An anti-money laundering compliance program for businesses is now mandatory for organizations at risk. Regulators gave organizations some mandatory obligations to effectively combat financial crimes. In addition, audits made by regulators to organizations have increased in recent years, and organizations that do not meet AML obligations have been given heavy fines and administrative fines. In 2019, 58 AML fines were issued by regulators worldwide, and the total amount of the penalty was $ 8.14 billion. The amount of penalties in 2019 is twice the amount and almost twice the value of fines imposed in 2018 when 29 fines of $ 4.27 billion were imposed. It demonstrates to us that organizations are now undergoing more detailed audits. With the participation of players such as cryptocurrency exchanges, online gaming, and online gambling into the market, regulations, audits, and penalties will inevitably increase in the following years.
In this article, we have already told you that companies with AML compliance requirements must have an AML program, should know compliance meaning, and implement it. AML program, compliance program, or AML compliance program... Their naming can differ from organization to organization. But the common point in all of them is a "risk-based approach." Regulators operating in the field of AML, primarily FATF and the European Union, recommend and enforce a risk-based approach for institutions to effectively combat financial crimes. The simplest definition of the risk-based Approach is that the organization performs AML controls based on the organization's risk perception and the risk level of customers.
The risk perception of each company, and the risk level of each customer are different. Therefore, it will be inefficient for every firm to apply the same AML controls to every customer. Therefore, there are two basic steps for organizations to follow a risk-based approach. The first one is risk assessment. The second is the implementation of control processes suitable for risk levels. Risk assessment is generally carried out at the customer account opening. In addition, since customer risk levels may change over time, organizations should check their customers periodically after the account opening.
Organizations apply customer due diligence and know your customer procedures to determine the level of customer risk. A sanction, PEP, and adverse media screening are some of the most used methods for determining customer risk levels. Sanction lists, PEP lists, and adverse media data are very important for organizations. These lists pose a great risk for organizations. Organizations should check these lists to ensure AML compliance and avoid sanction violations. The dynamic structure of these lists makes manual controls inefficient and time-consuming. Sanction Scanner tracks sanction, PEP, and adverse media data of more than two hundred countries in real-time and provides scanning service. Organizations can check their customers on the through web or API in seconds and avoid errors in compliance processes. It also ensures that organizations under KYC and CDD compliance fulfill their obligations.

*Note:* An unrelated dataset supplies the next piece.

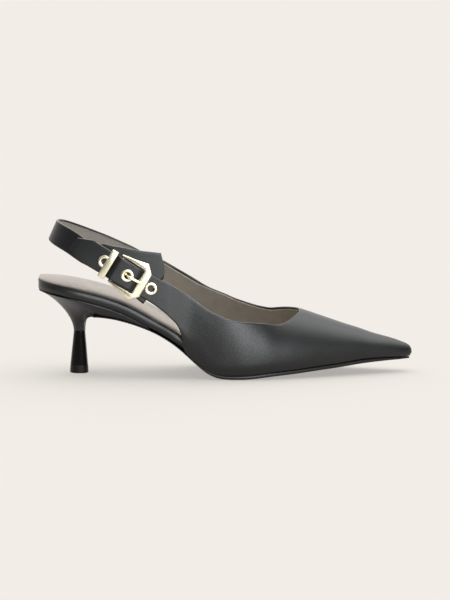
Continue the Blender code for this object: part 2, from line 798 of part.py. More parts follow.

After these checks, the risk profile of the customer is determined. The following information is generally determined in the customer risk profile.
For an AML program to be successful, all processes must be implemented correctly. Organizations that have performed the risk assessment correctly and have now determined the customer's risk level should apply an appropriate agile control process after this process. For example, the above information differs from customer to customer in each organization.
Let's say we have two customers in this example.
The monthly income and monthly expenses of a hairdresser with the CEO cannot be the same under normal conditions. In other words, while the 50 thousand dollar expenditure of the CEO every month is not a suspicious transaction, the 50 thousand dollar expenditure of the hairdresser in one month will be a suspicious transaction. Not every suspicious transaction is a financial crime. But they contain risk for financial crime. Therefore, it should be examined, and if necessary, it should be reported to the necessary reports with a "suspicious activity report."
Considering that large organizations mediate thousands of transactions during the day, performing these controls manually in today's technology is a huge waste of time and is inefficient. Our AML Transaction Monitoring tool enables organizations to realize their AML obligations under the "risk-based approach" principle. Organizations can use ready-made rules and scenarios or use rules and scenarios specific to their own organizations. Thus, all financial transactions mediated by the organization are controlled in our transaction monitoring tool according to the rules and scenarios determined by the organization. All the scanned transactions are displayed at an alarming level from 1 to 5.
Our AML Transaction Monitoring tool provides solutions to strengthen AML compliance of businesses in every industry. With dynamic rules and scenarios, a sandbox test environment, real-time alarms, powerful alarm management, and many advanced features, you can make your AML control processes automatic and efficient. You can contact us for detailed information about our AML Transaction Monitoring tool.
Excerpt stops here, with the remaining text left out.